The most gut-wrenching comment came from a player who spent money during the beta out of nostalgia: "I want to get in a time machine and slap myself for spending money in the fourth beta out of sentiment. Looking at it now, this thing was rotten from the very inception. Just scrap and rebuild it — every extra glance is pure torture."

The deeper issue, as commenters pointed out, was the sheer scale of pre-release censorship. Before the fourth beta, suppression was so heavy that none of the August leaks reached wider audiences.

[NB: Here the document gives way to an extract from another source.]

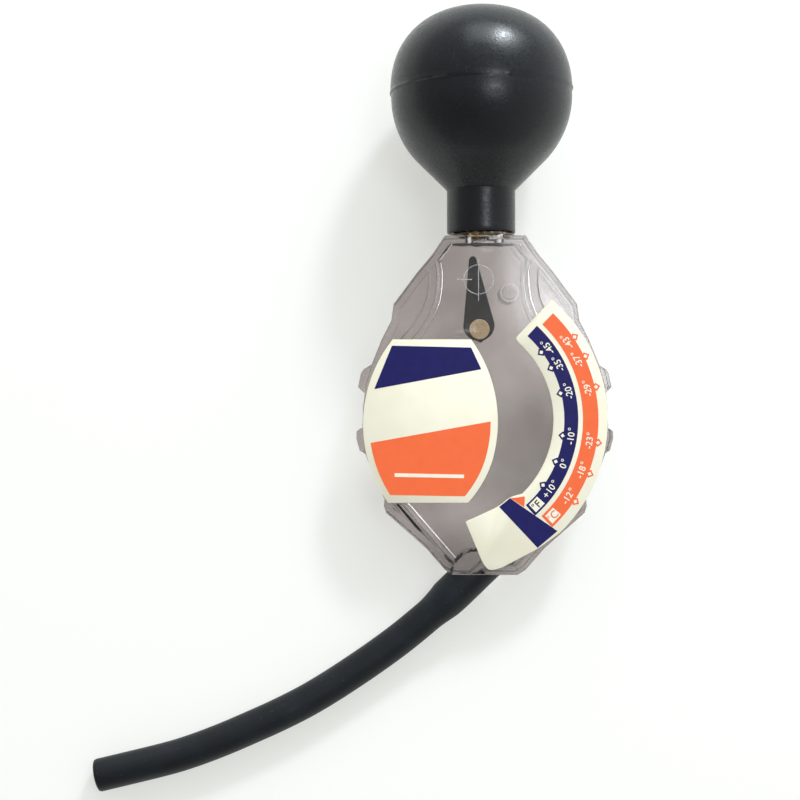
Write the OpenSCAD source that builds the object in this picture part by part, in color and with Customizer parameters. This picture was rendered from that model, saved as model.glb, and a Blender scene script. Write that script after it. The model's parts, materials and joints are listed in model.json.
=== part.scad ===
// Dial coolant hydrometer: rubber bulb, clear two-part housing, swinging pointer and suction hose.
// Millimetres. The tester lies on its back on z = 0, with its bulb towards +Y and its face upwards.
// The pieces are drawn flat, face towards +Z and lower edge on y = 0, and lie_down() tilts them to rest.

/* [Housing] */
// Width of the housing at its widest, without the lugs
body_w = 79.2; // [77:0.1:86]
// Height of the housing, from its lower edge to its top edge
body_h = 109.5; // [99:0.5:122]
// Thickness of the housing, from its back face to its front face
body_t = 18; // [17:0.5:22]
// Thickness of the flat front and back walls
face_t = 2; // [1.5:0.1:2.5]
// Thickness of the side wall
wall = 2.4; // [2.2:0.1:3]
// Width of the straight top edge
top_w = 26; // [24:0.5:30]
// Width of the straight lower edge
foot_w = 20.8; // [18:0.2:23]
// Width of the neck of the keyhole chamber
waist_w = 26; // [24:0.5:30]
// Place of the keyhole to the right of the middle
keyhole_x = -0.6; // [-1:0.1:0]
// Width of the rib that draws the keyhole
rib_w = 4.8; // [4:0.1:5.2]
// Height of the rib above the inside of each face
rib_h = 3.4; // [2.6:0.1:3.8]
// Width of the lower step along the outside of the rib
rib_step_w = 2.7; // [1.6:0.1:3]
// Height of the lower step above the inside of each face
rib_step_h = 1.7; // [1:0.1:2.4]
// Width of the tongue in the joint of the two shells
tongue_w = 0.8; // [0.6:0.1:1]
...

A reply quoted the full passage from Sima Qian's "Records of the Grand Historian" about King Li of Zhou, the tyrant who appointed spies to execute anyone who criticized him. The public went silent — until they revolted three years later and drove him into exile. The parallel was deliberate: Sunborn's aggressive suppression (社管 crackdowns, post deletions, bans) only delayed the inevitable backlash, and made it worse when it finally came.

One commenter filled in the timeline: "August was the third beta, right? I remember someone saying Raymond was a male T-Doll in a band. But back then people said it was impossible — 'Girls' Frontline with male characters won't make money.' Now looking at it... holy crap, that person was a time traveler." The leaker was dismissed as a conspiracy theorist and became an oracle four months later.

Another continued the Cyberpunk 2077 riff: "A band-playing man gets persecuted into a bomb-wielding terrorist — Johnny Silverhand, huh? I see, Yuzhong was paying homage to CP2077." The joke highlights how the writing seems to forcibly darken a character's arc for shock value.

The thread also touched on Sunborn's apparent strawmanning of critics. One user pointed out that GFL1's player base wasn't monolithically "waifu collectors" — many played for the tactical gameplay and military setting. But the devs seemed to paint all opposition as "you're just angry harem fans" to delegitimize criticism. A reply skewered this: "Your phone and computer are about to pursue their freedom too! Still worried about ML (Master Love) dynamics?" — mocking the absurdity of objects gaining sentience and seeking independence.

The sentiments at the bottom were blunt: "We really can't give Sunborn even a shred of a chance. This company surviving is a waste of resources." Another wondered about plot logic: "Who dies on the way to find the Commander? That's just brutal."

Looking at the full picture — from August's buried leak to January's confirmed fourth-beta content — the story writes itself: the community saw this coming half a year ago, but heavy-handed community management kept everyone quiet. Now the boomerangs have returned, and they're coming in waves. How Sunborn navigates this full-blown trust crisis will be telling. Because if history (or ancient Chinese philosophy) teaches us anything, it's that you can't dam the river of public opinion forever. Sooner or later, the levee breaks.